12 months before that, in March 2018, a senior scientist at the Woods Hole Oceanographic Institution in Woods Hole in Massachusetts named Ken Buesseler said that the “U.S. and Canadian coastal waters in the Pacific are contaminated, analyses show, but radiation levels are still well below federal standards set by the Environmental Protection Agency.”

Of course, we know now that only four months after that report, EPA administrator, Scott Pruitt resigned (in July 2018) over numerous, alleged ethical violations. Can we believe the EPA about hazards, present, and future, posed by Fukushima toxins?

Whether you trust your federal government or not, one sure-fire way to counteract harmful radiation from any and all sources – Fukushima or otherwise – is to ingest certain types of healing clays. We’re talking about eating or drinking small amounts of “mud,” people.

Bentonite clay, in particular, has been hailed for thousands of years as capable of purging the body of toxins and healing rashes, poisoning, diarrhea, dysentery, and infections of the skin and mouth.

Bentonite clay is so-named for the location of the world’s largest deposit: Fort Benton, Wyoming. It was discovered in France originally, in the French region Montmorillon and is also called Montmorillonite.

Bentonite clay is also jam-packed full of essential trace minerals that are so important to overall good health – including silica, calcium, magnesium, sodium, iron, and potassium.

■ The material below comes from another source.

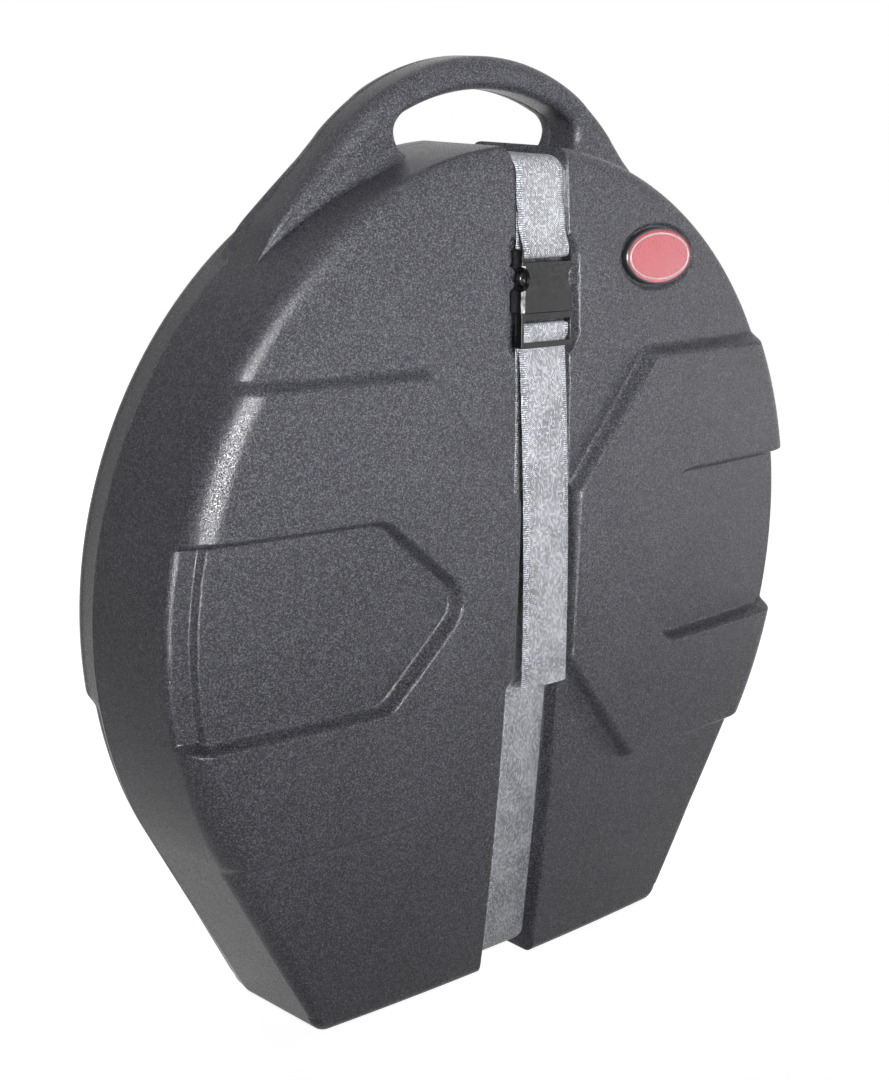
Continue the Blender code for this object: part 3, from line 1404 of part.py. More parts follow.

Many people are not getting enough of these vital nutrients and build up deficiencies over time that often get overlooked as part of a gradual decline of energy, mood or another physiological symptom.

CAUTION: Bentonite clay also contains aluminum so anyone with a sensitivity or allergy to that metal should consult with a healthcare professional before using it therapeutically.